I’ve had bags of the MASECA around to make tortillas. One day while reading the bottom of the bag it listed all the different foods you can make with this corn. Tortillas, Tamales, Empanadas, Atoles (hot beverage), Gorditas, Sopes and Pupusas. I thought this was a sign and I should get busy cooking. Since it is a stuffed tortilla, I basically used the same recipe for tortillas that is on the bag for the dough. I had made a pork mixture that I used for the filling.
I will also be making some with beans so my vegetarian son can enjoy these. I definitely need to make some big batches and freeze these to pop out and eat for lunches or when I don’t want to cook. They are typically served with curtido, a colorful pickled vegetable mixture of cabbage, carrots, and onion, and spicy red sauce. I made my own version of spicy slaw while the pupusas were cooking and served them with salsa and Tabasco.
If you live near a Shoppers grocery store, they are selling these 4.4 lb bags 2 for $5 or $2.50 each. With the help of my extremely gifted in math son Brad, we calculated that each batch of 16 pupusas costs $0.38 to make plus the cost of the filling. I only used a TB of meat in each one I made but I didn’t weigh that out so I can’t give you a total cost per batch of 16. With the ground pork costing $2.25 per pound it’s not going to be very much. I’m guessing around $0.10 each. So you can stuff yourself for less than $2 and that includes the slaw!
2 cups Instant Corn Masa Flour or Masa Harina like MASECA (DO NOT substitute plain corn flour or corn meal)
1 ¼ cups water (filtered is best for you)
½ – 1 pound ground pork
½ cup minced onion
1-2 TB Paprika
1 TB Smoked paprika
1 TB Cumin
1 TB Ancho chili powder
½ cup Vinegar
Salt and pepper to taste
Virgin organic coconut oil
Mix the flour and water together. You want the dough to be soft. If feels dry add more water, a little at a time. Divide the dough into 16 equal ball portions and cover with either plastic wrap or a damp cloth so they retain their moisture.
While that waits sauté the onion until it is soft. Add in the pork and cook through. Add in the seasonings and vinegar. Once this is combined, take it off the heat. You can put it into a separate bowl to help it cool off a little.
Now it’s time to prepare the pupusas. Heat your pan to medium high and add in a little oil. Keep a bowl of water near by. Keeping your hands wet makes all the difference in the world. Take a portion of the dough and start to make a little cup with your thumb. It works best if you keep the dough going in a circular motion. The dough should end up ¼ thickness. Put a tablespoon of meat into the center and then close up the dough.

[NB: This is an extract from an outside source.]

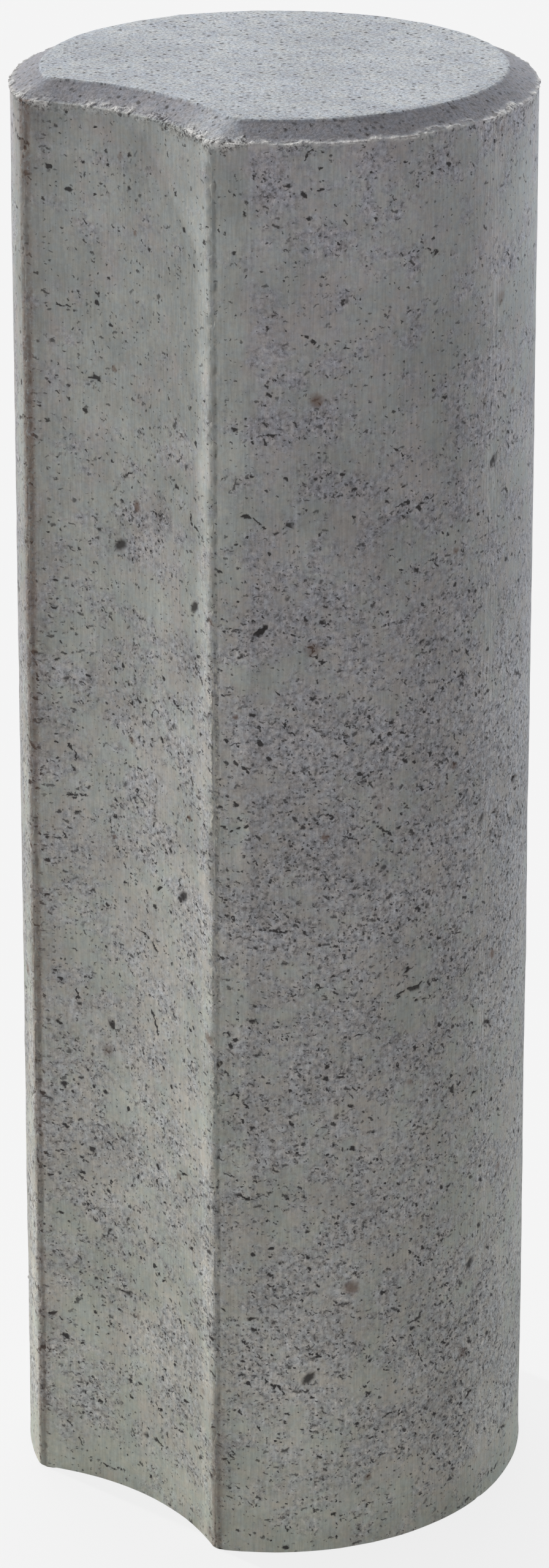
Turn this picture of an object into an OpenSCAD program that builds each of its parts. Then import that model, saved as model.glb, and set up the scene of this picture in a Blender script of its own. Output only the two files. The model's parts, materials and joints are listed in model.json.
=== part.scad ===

Now here is where mine don’t always turn out looking just right so I’m going to practice more. Your goal is to have the filling stay in the middle and not break out of the dough and to end up with a round piece of dough like a stuffed tortilla. So far mine has ended up looking like a half moon. The shape does not alter the taste so don’t let this deter you. Once you taste one of these gems you won’t care what shape it takes.
Toss it into the pan and cook up on both sides until brown. This doesn’t take long, about 3-5 minutes on the first side and 1-3 minutes on the second side. You really want to make sure to serve the pupusas warm so have a cookie sheet in the oven on 250 degrees that you can toss yours onto. That is if you don’t eat them as you make them.
Add a side of spicy slaw and red sauce and let your mouth do a little happy dance.